Monday, November 29, 2010

Why do we endure TSA? Update

I flew Saturday and endured the grope. It wasn't as bad as I feared in the most private parts, but overall it was invasive. HOw many people saw me being treated like a suspect and have every inch, but one or two, of my body touched? Dozens. That sort of search should only be conducted with just cause. Flying to Mexico from the US without other indicators is not just cause. But why does our government which rules by the consent of the people add invasive procedure to ones of limited sense (take off your flip flop)? First, they at the airport they are not looking for terrorists who would blow up an airplane. They are looking for things - liquids, shoe bombs, underwear bomb. Why? Because they/we won't face up to what the threat is. We need to identify what people, what groups, would want to blow up an airplane? Then figure out the profile of one of their attackers. Mulitiple groups and multiple profiles per group. Then look for them. You can even stop them from getting to the airport. Break up their rings, etc. Charles Murray of American Enterprise Institute agrees. American.com blog
Long before the new TSA policies were announced, it has been evident that Americans who fly are required to endure harassment because the U.S. government hasn’t the honesty to deal with threats to airplane terrorism sensibly. In conversations, I’ve suggested a thought experiment: Give people a choice between two airlines. One airline is secured by the current system. The other airline has its passengers walk down a corridor, at the end of which sit a couple of retired New York homicide dicks who occasionally point to someone and say, “You—I want to talk to you,” and pull him out of the line. Everyone else walks onto the plane. Which airline would you choose? Now make it a little more realistic. It’s not a couple of retired homicide dicks eyeing the people walking down the corridor, but many experienced law enforcement agents with special training on terrorist profiling, backed up by the unimaginably extensive real-time, anti-terrorism databases that U.S. intelligence maintains, linked with passenger lists and the same requirements for passenger identification that exist now.
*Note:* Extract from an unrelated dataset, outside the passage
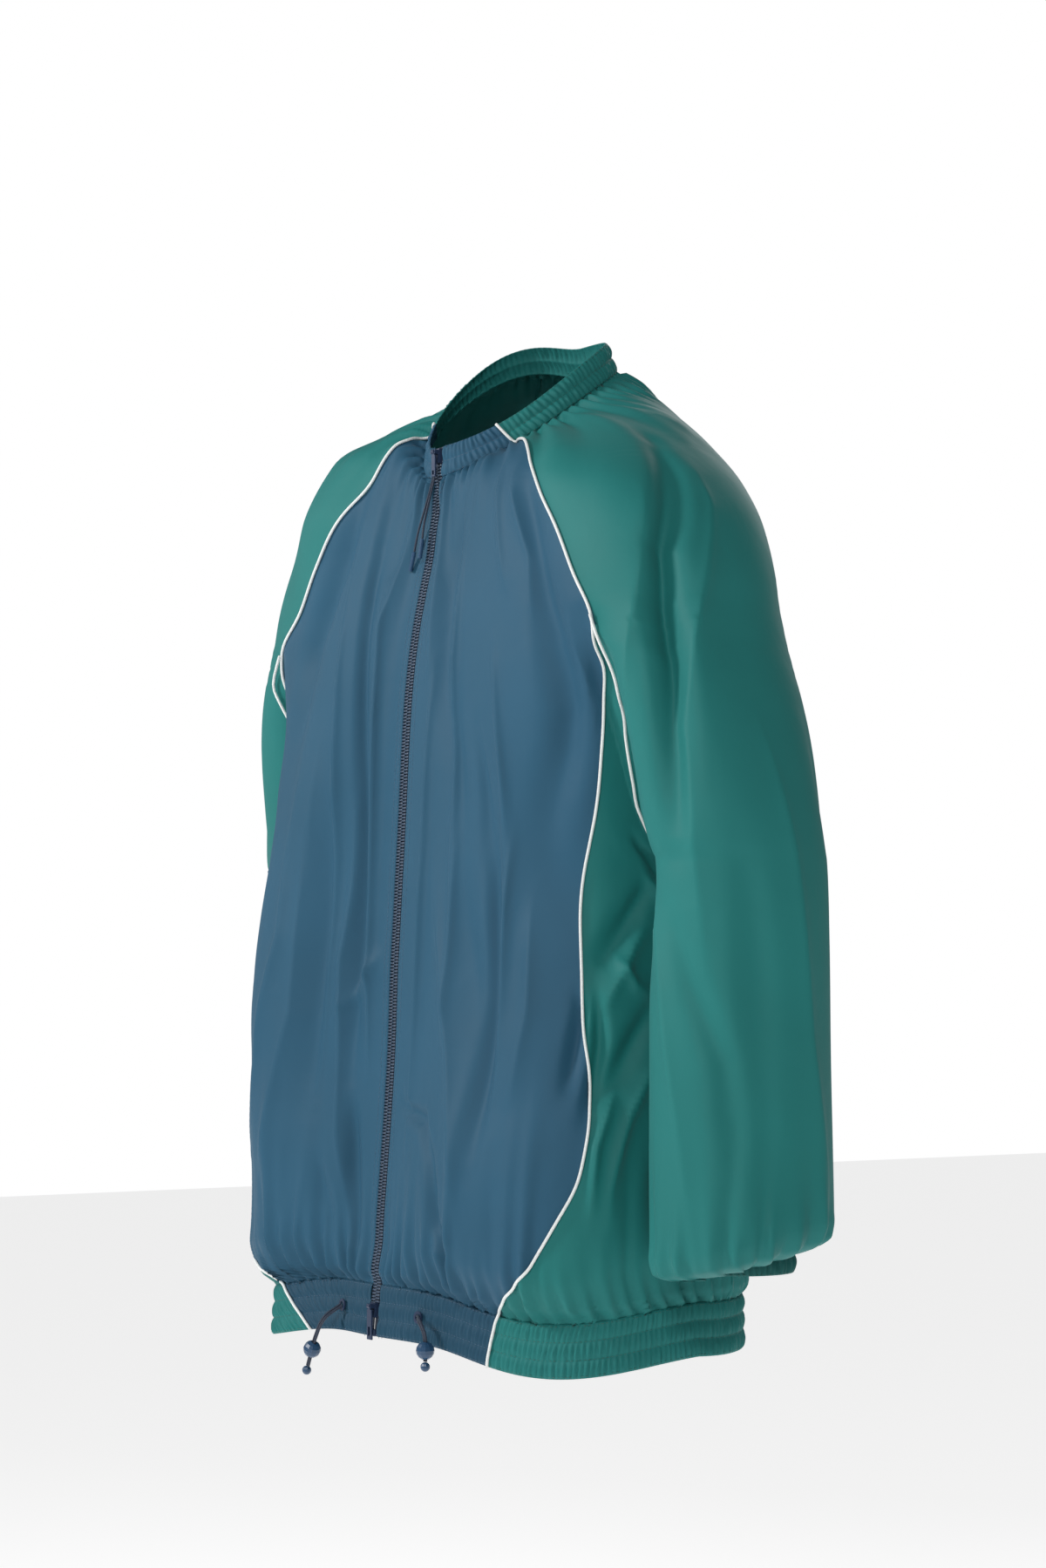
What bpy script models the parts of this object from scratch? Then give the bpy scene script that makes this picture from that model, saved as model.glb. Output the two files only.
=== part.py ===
"""A raglan wind jacket in its worn, hollow form.

The front faces -Y, the wearer's left is +X and +Z is up. The origin is at the middle of the
neck opening, at shoulder height. Tables and sizes are in millimetres and degrees, and UNIT
turns them into metres where a mesh is made.

The cloth is one surface, read ring by ring. Above the underarm a ring runs round the body and
both sleeves. Below it the ring parts into the body and two hanging sleeves. Each panel is the
stretch of those rings between two seams.
"""

import math
from collections import namedtuple

import bmesh
import bpy
import numpy as np
from mathutils import Matrix, Vector

UNIT = 0.001

# Cloth, seams and trim
WALL = 1.5
SEAM_GAP = 0.3
BAND_GAP = 0.8  # a gathered edge beside a band of finer gathers
ZIP_EDGE = 5.2  # from the middle of the zip to the edge of each front
PIPING = 2.2  # diameter
PIPING_LIFT = PIPING / 2 + 0.7
PIPING_CORNER = 0.8  # further out where the front meets the neckband
VALLEY_SIDE = 8.0  # to each side of the armhole seam, where the valley's walls are read
VALLEY_LIFT = 3.0  # the armhole piping's middle above the seam, clear of the cloth at both sides
TAPE_EDGE = 0.8  # from the middle of the zip
TAPE_OUT = 11.5
TAPE_WALL = 1.0
TAPE_GAP = 0.2  # more than the seam's, where the cloth turns sharply
CHAIN_WIDTH = 5.0
CHAIN_THICK = 1.5
CHAIN_PROUD = 0.3  # above the cloth beside it

# Sliders, pull tabs and their pins
SLIDER_WIDTH = 9.0
SLIDER_HEIGHT = 11.0
SLIDER_BACK = 1.0  # behind the cloth's outer surface
SLIDER_FRONT = 2.4  # in front of it
SLIDER_OUTLINE = [  # shares of half its width and half its height
    (-0.8, 1.0), (0.8, 1.0), (1.0, 0.3), (0.62, -1.0), (-0.62, -1.0), (-1.0, 0.3),
]
SLIDER_TAPER = (0.9, 0.92)  # its face against its back, across and up
SLIDER_TOP_UP = 0.7  # how far up the neckband the top slider's middle is
SLIDER_BOTTOM_DOWN = 0.5  # how far down the hem band the bottom slider's middle is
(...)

That’s good enough for me. I bet a large majority of passengers would agree with me, especially if the extent of the intelligence available to screeners were known.
SeaTac airport can kick out the TSA and contract directly for airline passenger security. Sound Politics Added 11/30: Demo in Congress shocks. Congressional audience had to look away when TSA groped two staffers. Politico I am in Cabo San Lucas, Mexico, in an internet cafe on the harbor promenade.